Coffee could be the secret to fighting obesity

Tuesday 25th June 2019 17:56 EDT
 

Drinking coffee could help people slim down and avoid type 2 diabetes by helping the body burn off extra calories, according to researchers.

Scientists say a cup of the hot drink may kick-start brown fat into action – brown fat is active tissue which burns sugar and fat from food to warm up the body.  It is different to white fat, which is what makes people look overweight. This is food fat stored by the body when people eat more energy than they use.

Caffeine is believed to be the part of coffee which takes the body's calorie-burning up a gear, but the scientists said more research is needed. More than two thirds of UK adults are overweight and around 3.4million people – one in 20 – have type 2 diabetes, which can lead to a stroke or heart disease.  Researchers from the University of Nottingham tested their theory on nine healthy volunteers after finding it had worked in a lab.
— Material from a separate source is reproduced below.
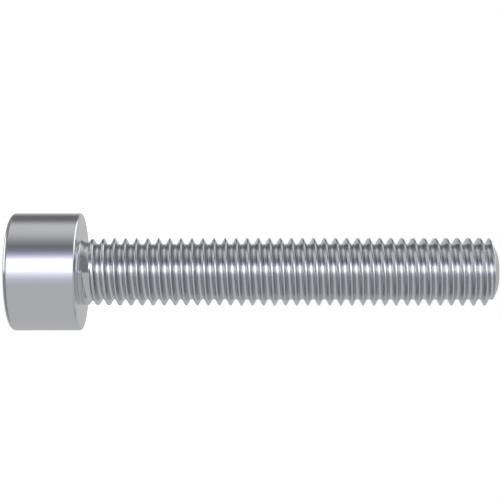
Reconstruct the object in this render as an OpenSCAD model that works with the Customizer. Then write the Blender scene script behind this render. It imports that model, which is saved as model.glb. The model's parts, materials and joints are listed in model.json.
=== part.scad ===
// Socket head cap screw with a metric coarse thread along its whole shank.
// It stands on its head: the socket's face is on z = 0 and the tip points up.

/* [Head] */
// Diameter of the cylindrical head
head_d = 8.5; // [8:0.1:10]
// Height of the head
head_h = 5; // [4.5:0.1:7]
// Rounding of the edge round the socket's face
head_edge_r = 0.3; // [0.1:0.05:0.8]
// Chamfer round the bearing face
rim_chamfer = 0.1; // [0.05:0.05:0.3]

/* [Socket] */
// Width of the hexagon across its flats
socket_af = 4.05; // [3:0.05:5]
// Depth of the hexagon's flats
socket_h = 2.5; // [1.5:0.1:3]
// Depth of the blunt cone that the punch leaves below the flats
socket_floor_h = 0.5; // [0.2:0.05:0.8]
// Diameter of the flat at the bottom of that cone
socket_floor_d = 1; // [0.4:0.1:2]
// Width of the countersink outside the hexagon's corners
socket_mouth_w = 0.12; // [0.05:0.01:0.3]

/* [Shank] */
// Length from the bearing face to the tip
shank_l = 30; // [12:1:45]
// Height of the plain neck under the head
neck_h = 0.08; // [0.05:0.01:0.5]
// How far the neck stands out past the thread's crests
neck_proud = 0.02; // [0.01:0.01:0.1]
// Length of the chamfer at the tip
tip_chamfer_h = 0.5; // [0.2:0.05:1]
// How far inside the thread's roots the flat end of the tip lies
tip_inset = 0.54; // [0.02:0.01:0.8]

/* [Thread] */
// Diameter over the crests, a little under the nominal 5 as on every real screw
thread_d = 4.9; // [4.5:0.05:5.2]
// Distance from crest to crest
pitch = 0.8; // [0.65:0.05:1]
// Depth of the groove
thread_depth = 0.44; // [0.3:0.01:0.48]
// Width of the flat on the crests
crest_w = 0.1; // [0.05:0.01:0.15]
// Turns over which the groove reaches its full depth, going from the head
runout_turns = 1.75; // [0.5:0.25:3]
// Facets in one turn of the thread
turn_facets = 24; // [16:2:28]

/* [Hidden] */
$fn = 96;

// the cuts reach this far past the faces that they open
cut_past = 1;

thread_foot = head_h + neck_h / 2;
tip_top = head_h + shank_l;
thread_r = thread_d / 2;
tip_r = thread_r - thread_depth - tip_inset;

// metric flanks stand 60 degrees apart, so each leans 30 degrees
flank_lean = 30;
flank_w = thread_depth * tan(flank_lean);
root_w = pitch - crest_w - 2 * flank_w;

// a section of the groove has a corner at each end of both flanks
groove_ends = 4;

// a hexagon's corners lie this angle to each side of the middle of its flats
hex_sides = 6;
hex_half = 180 / hex_sides;

// points closer than this are the same one
same_place = 0.000001;

// Section of the head, turned round the axis: the outer edge of the socket's face
// is rounded and the rim of the bearing face has a chamfer.
module head_section() {
  head_r = head_d / 2;
  square([head_r - head_edge_r, head_edge_r]);
  translate([head_r - head_edge_r, head_edge_r]) intersection() {
    circle(head_edge_r);
    translate([0, -head_edge_r]) square(head_edge_r);
  }
  polygon([
    [0, head_edge_r],
    [head_r, head_edge_r],
    [head_r, head_h - rim_chamfer],
    [head_r - rim_chamfer, head_h],
    [0, head_h]
  ]);
}

// The punched socket: a countersunk mouth, the hexagon and a blunt cone below it.
module socket() {
  corner_r = socket_af / 2 / cos(hex_half);
  mouth_r = corner_r + socket_mouth_w;
  mouth_h = mouth_r - socket_af / 2;
  translate([0, 0, -cut_past]) rotate(hex_half)
    cylinder(r = corner_r, h = socket_h + cut_past, $fn = hex_sides);
  translate([0, 0, -cut_past])
    cylinder(r1 = mouth_r + cut_past, r2 = socket_af / 2, h = mouth_h + cut_past);
  translate([0, 0, socket_h])
    cylinder(d1 = socket_af, d2 = socket_floor_d, h = socket_floor_h);
}

// How much of its depth the groove has after this many turns from the bearing face.
// It deepens fast at first and then slower, as the dies press more metal aside.
function groove_share(turn) = pow(max(0, min(1, turn / runout_turns)), 1 / 3);

// Radius of the tip's chamfer at a height, which limits the thread there.
function chamfer_r(z) =
  let (past = max(0, z - (tip_top - tip_chamfer_h)) / tip_chamfer_h)
  thread_r - past * (thread_r - tip_r);

// A corner of the thread's section: its angle, its height and how deep it is cut.
// What would lie below the middle of the neck or past the tip is brought back to it.
function thread_point(angle, z, cut) =
  let (
    height = max(thread_foot, min(tip_top, z)),
    depth = height > thread_foot ? cut : 0,
    r = min(thread_r - depth, chamfer_r(height))
  )
  [r * cos(angle), r * sin(angle), height];

// The four corners of the section after a number of turns: where the groove leaves
// a crest, its root, and where it meets the next crest. A shallow root keeps the
// slope of the flank on the tip's side.
function groove_corners(turn) =
  let (
    angle = 360 * turn,
    share = groove_share(turn),
    centre = head_h + pitch * turn,
    crest_up = centre + root_w / 2 + flank_w,
    root_up = crest_up - flank_w * share,
    root_down = root_up - root_w,
    crest_down = centre - root_w / 2 - flank_w,
    cut = thread_depth * share
  )
  [
    thread_point(angle, crest_down, 0),
    thread_point(angle, root_down, cut),
    thread_point(angle, root_up, cut),
    thread_point(angle, crest_up, 0)
  ];

// The threaded shank is one closed surface. Four lines wind up the shank along the
// groove's corners, strips join each line to the next, and the last line of a turn
// meets the first line of the turn above across the crest. The foot closes inside
// the head, half way between the socket's floor and the bearing face.
module threaded_shank() {
  first = -turn_facets;
  last = ceil((shank_l / pitch + 1) * turn_facets);
  steps = last - first;
  corners = [for (k = [first : last]) each groove_corners(k / turn_facets)];
  foot_centre = len(corners);
  tip_centre = foot_centre + 1;
  foot_z = (head_h + socket_h + socket_floor_h) / 2;
  points = concat(corners, [[0, 0, foot_z], [0, 0, tip_top]]);
  flanks = [for (k = [0 : steps - 1], j = [0 : groove_ends - 2])
    let (a = groove_ends * k + j, b = a + groove_ends)
    each [[a, b + 1, b], [a, a + 1, b + 1]]];
  crests = [for (k = [0 : steps - 1 - turn_facets])
    let (
      a = groove_ends * (k + 1) - 1,
      b = a + groove_ends,
      above = groove_ends * (k + turn_facets)
    )
    each [[a, above + groove_ends, b], [a, above, above + groove_ends]]];
  foot = [for (k = [0 : turn_facets - 1])
    [groove_ends * k, groove_ends * (k + 1), foot_centre]];
  tip = [for (k = [steps - turn_facets : steps - 1])
    [groove_ends * (k + 1) - 1, tip_centre, groove_ends * (k + 2) - 1]];
  // corners that were brought back to an end lie on each other there
  function apart(a, b) = norm(points[a] - points[b]) > same_place;
  faces = [for (f = concat(flanks, crests, foot, tip))
    if (apart(f[0], f[1]) && apart(f[1], f[2]) && apart(f[2], f[0])) f];
  polyhedron(points, faces, convexity = 10);
}

module cap_screw() {
  color("silver") union() {
    difference() {
      rotate_extrude() head_section();
      socket();
    }
    translate([0, 0, head_h - rim_chamfer])
      cylinder(r = thread_r + neck_proud, h = rim_chamfer + neck_h);
    threaded_shank();
  }
}

cap_screw();
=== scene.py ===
"""A socket head cap screw with a metric coarse thread, standing on its head in a soft studio."""

import json
import math

import bmesh
import bpy
from mathutils import Matrix, Vector


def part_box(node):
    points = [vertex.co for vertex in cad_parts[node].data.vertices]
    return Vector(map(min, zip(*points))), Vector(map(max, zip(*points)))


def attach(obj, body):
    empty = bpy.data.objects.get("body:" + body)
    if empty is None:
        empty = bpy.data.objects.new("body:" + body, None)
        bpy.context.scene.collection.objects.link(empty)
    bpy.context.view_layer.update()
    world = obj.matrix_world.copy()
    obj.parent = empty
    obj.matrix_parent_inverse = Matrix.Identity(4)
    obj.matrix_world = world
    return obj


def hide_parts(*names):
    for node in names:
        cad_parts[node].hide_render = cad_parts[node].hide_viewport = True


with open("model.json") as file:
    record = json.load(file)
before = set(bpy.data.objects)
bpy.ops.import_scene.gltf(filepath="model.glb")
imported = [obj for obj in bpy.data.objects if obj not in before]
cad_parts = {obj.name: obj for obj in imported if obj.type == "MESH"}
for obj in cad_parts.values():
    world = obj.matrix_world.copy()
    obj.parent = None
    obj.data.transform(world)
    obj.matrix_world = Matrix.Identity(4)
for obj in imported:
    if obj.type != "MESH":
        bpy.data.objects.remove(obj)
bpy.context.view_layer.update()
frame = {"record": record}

# The head. It is upset cold from the end of a steel wire in a round die, which leaves a smooth
# side, a rounded edge round the socket's face and a fine chamfer round the bearing face. The
# shapes of the screw are drawn in millimetres.
mm = 0.001
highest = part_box("cap_screw")[1]
mounts = {mount["name"]: mount for mount in frame["record"]["mounts"]}
head_r = highest.x / mm
head_h = mounts["bearing_face"]["pos_m"][2] / mm
head_edge_r = 0.3
head_edge_segments = 10
rim_chamfer = 0.08
rim_edge = 0.02
rim_segments = 3
face_hole_r = 2.8
turn_steps = 96
weld_gap = 0.0005


def draw_line(mesh, points):
    """Draws a line through points, each a radius and a height, and returns its corners."""
    corners = [mesh.verts.new((r, 0, z)) for r, z in points]
    for start, end in zip(corners, corners[1:]):
        mesh.edges.new((start, end))
    return corners


def round_corners(mesh, corners, cut, segments):
    """Rounds corners of a line, from cut before each to cut after it, and returns the new ones."""
    return bmesh.ops.bevel(mesh, geom=corners, offset=cut, offset_type="OFFSET",
                           segments=segments, profile=0.5, affect="VERTICES", material=-1)["verts"]


socket_af = 4.05
socket_mouth_w = 0.12
hex_sides = 6
hex_half = math.pi / hex_sides
mouth_r = socket_af / 2 / math.cos(hex_half) + socket_mouth_w

screw = bmesh.new()
outline = draw_line(screw, [
    (mouth_r, 0),
    (head_r, 0),
    (head_r, head_h),
    (face_hole_r, head_h),
])
round_corners(screw, [outline[1]], head_edge_r, head_edge_segments)
rim = round_corners(screw, [outline[2]], rim_chamfer, 1)
round_corners(screw, rim, rim_edge, rim_segments)
bmesh.ops.spin(screw, geom=screw.verts[:] + screw.edges[:], cent=(0, 0, 0), axis=(0, 0, 1),
               angle=2 * math.pi, steps=turn_steps, use_merge=True)

# The socket. A hexagonal punch is driven into the head while it is formed, so the walls are
# flat, the floor is a blunt cone below them, and a countersink leads in over the corners.
socket_h = 2.5
socket_floor_h = 0.5
socket_floor_r = 0.5
socket_step_w = 0.0405
socket_step_r = socket_af / 2 - socket_step_w


def next_ring(mesh, ring, place):
    """Extrudes a ring of edges to where place puts each angle, and returns the new ring."""
    made = bmesh.ops.extrude_edge_only(mesh, edges=ring)["geom"]
    for vert in [part for part in made if isinstance(part, bmesh.types.BMVert)]:
        angle = math.atan2(vert.co.y, vert.co.x)
        r, z = place(angle)
        vert.co = Vector((r * math.cos(angle), r * math.sin(angle), z))
    return [part for part in made if isinstance(part, bmesh.types.BMEdge) and part.is_boundary]


def hexagon_r(angle):
    """Distance from the axis to the hexagon's wall. A wall's middle lies at angle 0."""
    off_middle = (angle + hex_half) % (2 * hex_half) - hex_half
    return socket_af / 2 / math.cos(off_middle)


ring = [edge for edge in screw.edges if edge.is_boundary and edge.verts[0].co.z < weld_gap]
ring = next_ring(screw, ring, lambda angle: (hexagon_r(angle), mouth_r - hexagon_r(angle)))
ring = next_ring(screw, ring, lambda angle: (hexagon_r(angle), socket_h))
ring = next_ring(screw, ring, lambda angle: (socket_step_r, socket_h))
ring = next_ring(screw, ring, lambda angle: (socket_floor_r, socket_h + socket_floor_h))
bmesh.ops.edgeloop_fill(screw, edges=ring)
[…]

The people were aged 27, on average, and had to refrain from exercising, drinking caffeine or taking drugs or alcohol for nine hours before the tests. They were then given a cup of Nescafé instant coffee, or water in an experiment for comparison, and their body scanned while the caffeine effects set in. The thermal scans showed the people's brown fat in their neck got hotter when they drank the coffee, showing it was working to burn calories.